▶ [Given instruction]: Identify the line in which "Write the FreeCAD" appears, then reproduce that line and all remaining lines of the records word for word.

+===+

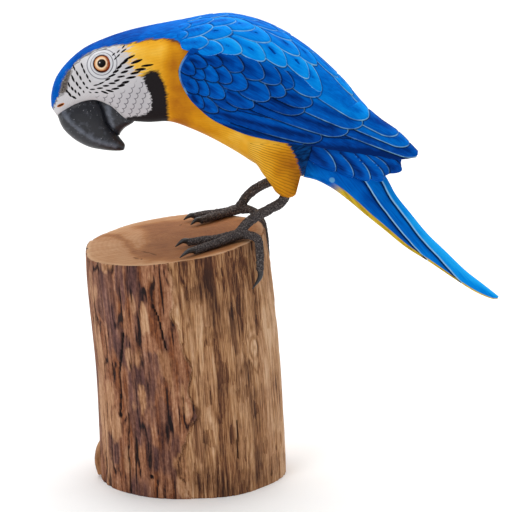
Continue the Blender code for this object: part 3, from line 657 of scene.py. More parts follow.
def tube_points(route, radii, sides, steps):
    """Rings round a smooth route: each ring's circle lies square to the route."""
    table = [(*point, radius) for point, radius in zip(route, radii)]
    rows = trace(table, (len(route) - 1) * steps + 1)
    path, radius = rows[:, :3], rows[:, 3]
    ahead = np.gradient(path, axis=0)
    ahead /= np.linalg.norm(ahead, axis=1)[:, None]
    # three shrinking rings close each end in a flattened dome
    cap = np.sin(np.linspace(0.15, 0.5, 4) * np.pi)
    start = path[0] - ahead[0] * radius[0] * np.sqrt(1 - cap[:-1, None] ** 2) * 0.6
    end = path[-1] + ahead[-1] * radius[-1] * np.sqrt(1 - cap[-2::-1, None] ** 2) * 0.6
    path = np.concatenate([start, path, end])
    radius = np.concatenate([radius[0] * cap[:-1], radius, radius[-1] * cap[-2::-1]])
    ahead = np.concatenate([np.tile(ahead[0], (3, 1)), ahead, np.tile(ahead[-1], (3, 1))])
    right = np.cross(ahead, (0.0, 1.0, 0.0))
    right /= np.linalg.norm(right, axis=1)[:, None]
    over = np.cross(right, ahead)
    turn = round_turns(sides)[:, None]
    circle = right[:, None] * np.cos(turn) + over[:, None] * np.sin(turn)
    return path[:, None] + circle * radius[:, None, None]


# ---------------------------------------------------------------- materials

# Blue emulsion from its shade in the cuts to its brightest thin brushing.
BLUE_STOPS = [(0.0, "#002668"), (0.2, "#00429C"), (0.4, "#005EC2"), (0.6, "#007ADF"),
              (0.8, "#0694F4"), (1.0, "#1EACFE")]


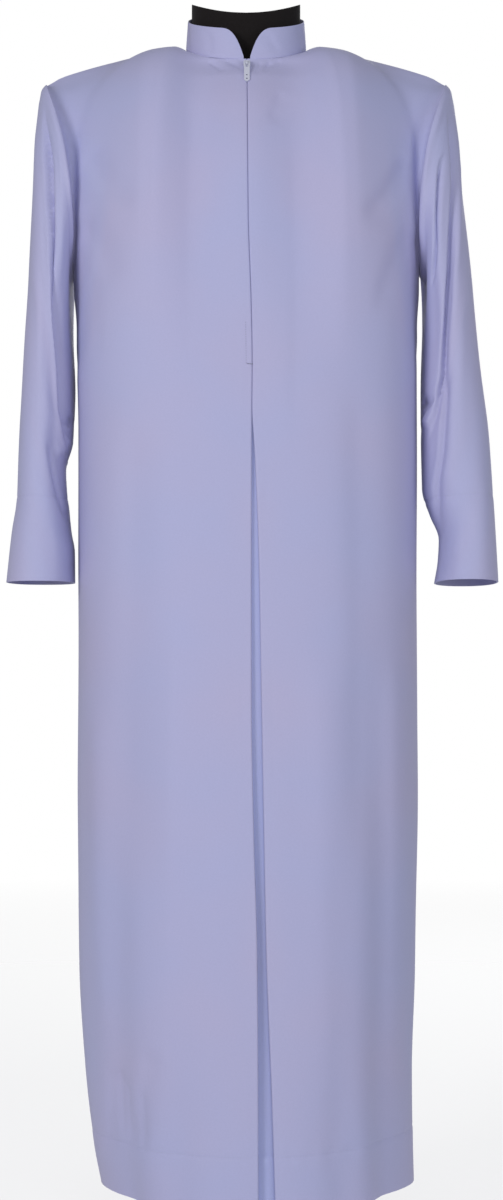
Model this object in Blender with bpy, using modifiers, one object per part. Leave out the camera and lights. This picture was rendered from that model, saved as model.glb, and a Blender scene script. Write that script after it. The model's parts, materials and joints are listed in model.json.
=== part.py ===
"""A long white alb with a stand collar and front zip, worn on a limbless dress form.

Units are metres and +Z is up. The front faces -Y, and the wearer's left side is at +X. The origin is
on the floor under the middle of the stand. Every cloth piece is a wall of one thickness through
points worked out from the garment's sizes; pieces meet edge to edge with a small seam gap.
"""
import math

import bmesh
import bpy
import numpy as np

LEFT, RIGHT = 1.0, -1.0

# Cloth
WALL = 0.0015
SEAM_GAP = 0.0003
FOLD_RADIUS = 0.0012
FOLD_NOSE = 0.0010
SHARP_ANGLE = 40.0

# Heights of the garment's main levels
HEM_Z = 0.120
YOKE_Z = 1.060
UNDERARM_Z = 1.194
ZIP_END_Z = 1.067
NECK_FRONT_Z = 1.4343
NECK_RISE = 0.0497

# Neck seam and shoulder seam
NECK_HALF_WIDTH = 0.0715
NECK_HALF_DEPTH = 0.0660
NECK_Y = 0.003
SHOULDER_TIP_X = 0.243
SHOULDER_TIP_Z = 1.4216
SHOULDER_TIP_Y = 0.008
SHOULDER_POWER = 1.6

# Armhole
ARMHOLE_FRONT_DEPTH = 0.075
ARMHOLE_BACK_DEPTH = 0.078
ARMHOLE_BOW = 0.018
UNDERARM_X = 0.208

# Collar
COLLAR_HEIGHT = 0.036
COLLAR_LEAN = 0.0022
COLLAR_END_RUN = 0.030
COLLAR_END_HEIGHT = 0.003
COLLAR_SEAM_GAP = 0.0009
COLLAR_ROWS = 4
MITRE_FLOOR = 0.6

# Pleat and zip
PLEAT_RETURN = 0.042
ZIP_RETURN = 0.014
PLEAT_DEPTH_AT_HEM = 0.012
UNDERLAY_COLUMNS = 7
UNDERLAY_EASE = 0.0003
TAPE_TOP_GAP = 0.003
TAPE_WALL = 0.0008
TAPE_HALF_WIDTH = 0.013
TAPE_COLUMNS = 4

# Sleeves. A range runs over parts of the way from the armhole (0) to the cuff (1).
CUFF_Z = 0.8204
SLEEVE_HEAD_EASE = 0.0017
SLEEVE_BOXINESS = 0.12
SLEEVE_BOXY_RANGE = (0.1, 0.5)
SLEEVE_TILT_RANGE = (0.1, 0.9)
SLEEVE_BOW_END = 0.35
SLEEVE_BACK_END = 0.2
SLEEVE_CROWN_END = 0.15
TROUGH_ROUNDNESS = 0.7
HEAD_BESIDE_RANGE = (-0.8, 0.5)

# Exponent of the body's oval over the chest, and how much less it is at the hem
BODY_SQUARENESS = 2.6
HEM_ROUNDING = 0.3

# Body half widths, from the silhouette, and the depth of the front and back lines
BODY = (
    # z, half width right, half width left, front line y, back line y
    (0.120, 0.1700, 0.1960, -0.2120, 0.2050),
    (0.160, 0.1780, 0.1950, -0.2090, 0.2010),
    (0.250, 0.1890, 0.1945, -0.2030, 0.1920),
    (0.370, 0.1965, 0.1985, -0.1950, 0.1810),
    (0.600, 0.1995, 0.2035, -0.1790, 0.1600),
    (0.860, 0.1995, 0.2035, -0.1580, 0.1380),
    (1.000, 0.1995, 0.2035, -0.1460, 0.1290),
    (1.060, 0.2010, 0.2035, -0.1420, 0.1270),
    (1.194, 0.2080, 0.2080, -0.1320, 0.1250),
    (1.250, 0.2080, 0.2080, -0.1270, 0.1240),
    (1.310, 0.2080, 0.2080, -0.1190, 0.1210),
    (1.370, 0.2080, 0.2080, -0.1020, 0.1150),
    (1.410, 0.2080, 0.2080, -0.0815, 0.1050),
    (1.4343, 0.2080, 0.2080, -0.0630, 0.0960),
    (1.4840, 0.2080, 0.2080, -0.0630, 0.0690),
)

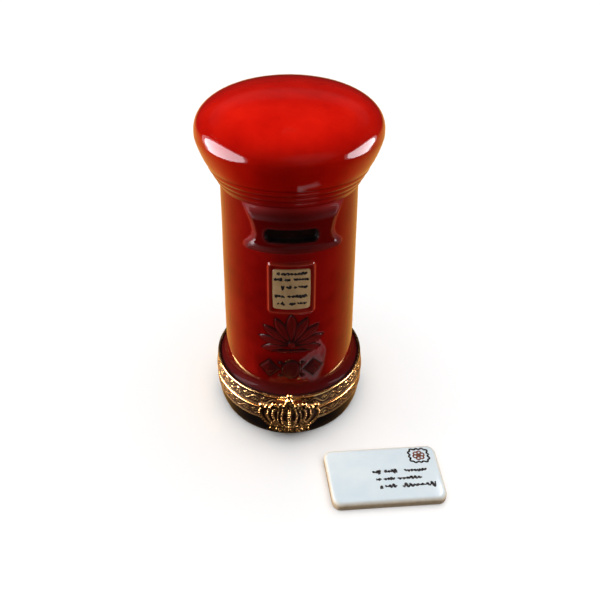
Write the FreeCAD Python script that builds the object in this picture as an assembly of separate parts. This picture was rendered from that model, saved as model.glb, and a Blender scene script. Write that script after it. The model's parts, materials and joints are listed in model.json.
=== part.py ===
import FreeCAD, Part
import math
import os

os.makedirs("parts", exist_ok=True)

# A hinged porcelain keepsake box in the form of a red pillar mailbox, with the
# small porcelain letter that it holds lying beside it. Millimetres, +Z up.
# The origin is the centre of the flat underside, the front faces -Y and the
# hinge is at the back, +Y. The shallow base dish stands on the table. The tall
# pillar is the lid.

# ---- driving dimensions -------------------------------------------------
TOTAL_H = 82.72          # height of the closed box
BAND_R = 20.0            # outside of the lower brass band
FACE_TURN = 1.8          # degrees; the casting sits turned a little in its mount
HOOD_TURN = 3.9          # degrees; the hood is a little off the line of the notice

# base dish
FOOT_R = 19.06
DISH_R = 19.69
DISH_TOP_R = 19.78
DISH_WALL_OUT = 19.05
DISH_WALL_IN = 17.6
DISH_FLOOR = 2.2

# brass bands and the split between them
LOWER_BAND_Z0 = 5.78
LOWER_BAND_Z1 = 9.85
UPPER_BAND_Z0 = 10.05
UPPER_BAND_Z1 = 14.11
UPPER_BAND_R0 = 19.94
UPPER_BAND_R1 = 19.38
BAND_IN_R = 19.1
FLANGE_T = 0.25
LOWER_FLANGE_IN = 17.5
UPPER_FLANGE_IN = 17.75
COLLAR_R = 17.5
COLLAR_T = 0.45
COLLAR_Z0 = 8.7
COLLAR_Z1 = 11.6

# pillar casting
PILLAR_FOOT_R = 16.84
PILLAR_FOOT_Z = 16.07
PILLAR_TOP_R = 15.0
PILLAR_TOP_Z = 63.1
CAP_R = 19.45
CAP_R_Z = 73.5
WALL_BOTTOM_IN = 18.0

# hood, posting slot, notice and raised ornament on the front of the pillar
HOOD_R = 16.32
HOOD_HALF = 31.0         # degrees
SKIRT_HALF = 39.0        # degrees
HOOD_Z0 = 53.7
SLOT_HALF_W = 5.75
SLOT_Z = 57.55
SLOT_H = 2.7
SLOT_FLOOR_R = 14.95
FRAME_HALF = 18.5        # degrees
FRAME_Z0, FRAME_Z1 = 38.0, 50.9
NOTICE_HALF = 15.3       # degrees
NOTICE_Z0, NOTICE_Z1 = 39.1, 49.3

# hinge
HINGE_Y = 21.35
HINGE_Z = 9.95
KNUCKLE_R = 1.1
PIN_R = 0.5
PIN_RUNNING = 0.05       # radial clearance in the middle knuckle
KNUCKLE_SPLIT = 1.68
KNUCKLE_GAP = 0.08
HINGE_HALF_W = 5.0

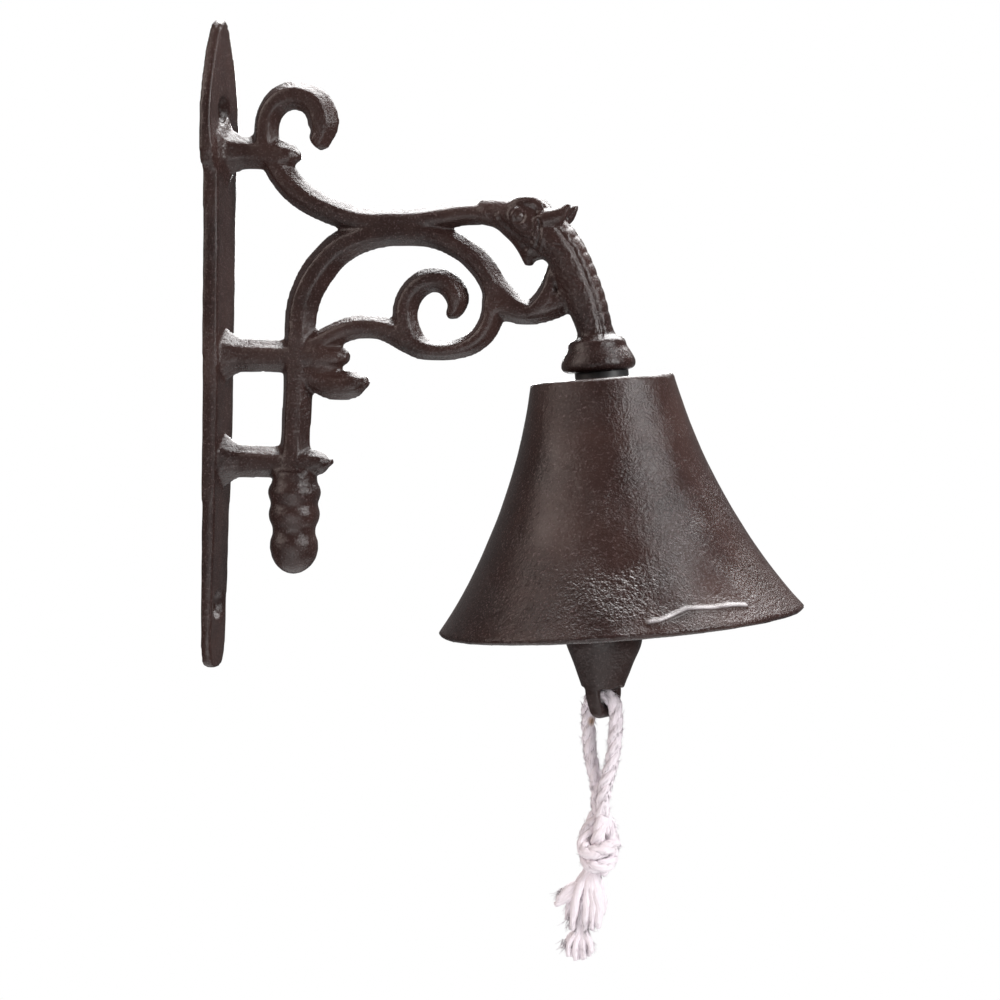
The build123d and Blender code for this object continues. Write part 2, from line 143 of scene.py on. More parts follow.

+===+

▶ [Reply to the task]:
Write the FreeCAD Python script that builds the object in this picture as an assembly of separate parts. This picture was rendered from that model, saved as model.glb, and a Blender scene script. Write that script after it. The model's parts, materials and joints are listed in model.json.
=== part.py ===
import FreeCAD, Part
import math
import os

os.makedirs("parts", exist_ok=True)

# A hinged porcelain keepsake box in the form of a red pillar mailbox, with the
# small porcelain letter that it holds lying beside it. Millimetres, +Z up.
# The origin is the centre of the flat underside, the front faces -Y and the
# hinge is at the back, +Y. The shallow base dish stands on the table. The tall
# pillar is the lid.

# ---- driving dimensions -------------------------------------------------
TOTAL_H = 82.72          # height of the closed box
BAND_R = 20.0            # outside of the lower brass band
FACE_TURN = 1.8          # degrees; the casting sits turned a little in its mount
HOOD_TURN = 3.9          # degrees; the hood is a little off the line of the notice

# base dish
FOOT_R = 19.06
DISH_R = 19.69
DISH_TOP_R = 19.78
DISH_WALL_OUT = 19.05
DISH_WALL_IN = 17.6
DISH_FLOOR = 2.2

# brass bands and the split between them
LOWER_BAND_Z0 = 5.78
LOWER_BAND_Z1 = 9.85
UPPER_BAND_Z0 = 10.05
UPPER_BAND_Z1 = 14.11
UPPER_BAND_R0 = 19.94
UPPER_BAND_R1 = 19.38
BAND_IN_R = 19.1
FLANGE_T = 0.25
LOWER_FLANGE_IN = 17.5
UPPER_FLANGE_IN = 17.75
COLLAR_R = 17.5
COLLAR_T = 0.45
COLLAR_Z0 = 8.7
COLLAR_Z1 = 11.6

# pillar casting
PILLAR_FOOT_R = 16.84
PILLAR_FOOT_Z = 16.07
PILLAR_TOP_R = 15.0
PILLAR_TOP_Z = 63.1
CAP_R = 19.45
CAP_R_Z = 73.5
WALL_BOTTOM_IN = 18.0

# hood, posting slot, notice and raised ornament on the front of the pillar
HOOD_R = 16.32
HOOD_HALF = 31.0         # degrees
SKIRT_HALF = 39.0        # degrees
HOOD_Z0 = 53.7
SLOT_HALF_W = 5.75
SLOT_Z = 57.55
SLOT_H = 2.7
SLOT_FLOOR_R = 14.95
FRAME_HALF = 18.5        # degrees
FRAME_Z0, FRAME_Z1 = 38.0, 50.9
NOTICE_HALF = 15.3       # degrees
NOTICE_Z0, NOTICE_Z1 = 39.1, 49.3

# hinge
HINGE_Y = 21.35
HINGE_Z = 9.95
KNUCKLE_R = 1.1
PIN_R = 0.5
PIN_RUNNING = 0.05       # radial clearance in the middle knuckle
KNUCKLE_SPLIT = 1.68
KNUCKLE_GAP = 0.08
HINGE_HALF_W = 5.0

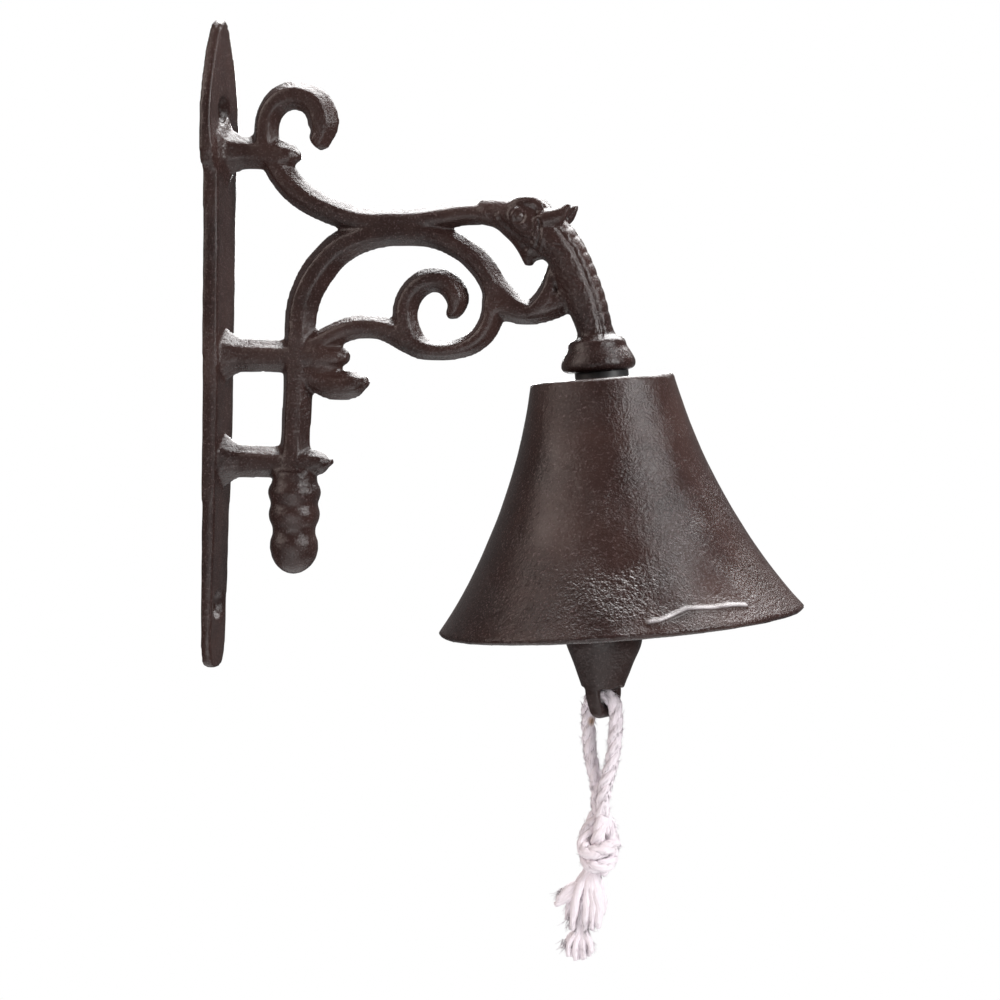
The build123d and Blender code for this object continues. Write part 2, from line 143 of scene.py on. More parts follow.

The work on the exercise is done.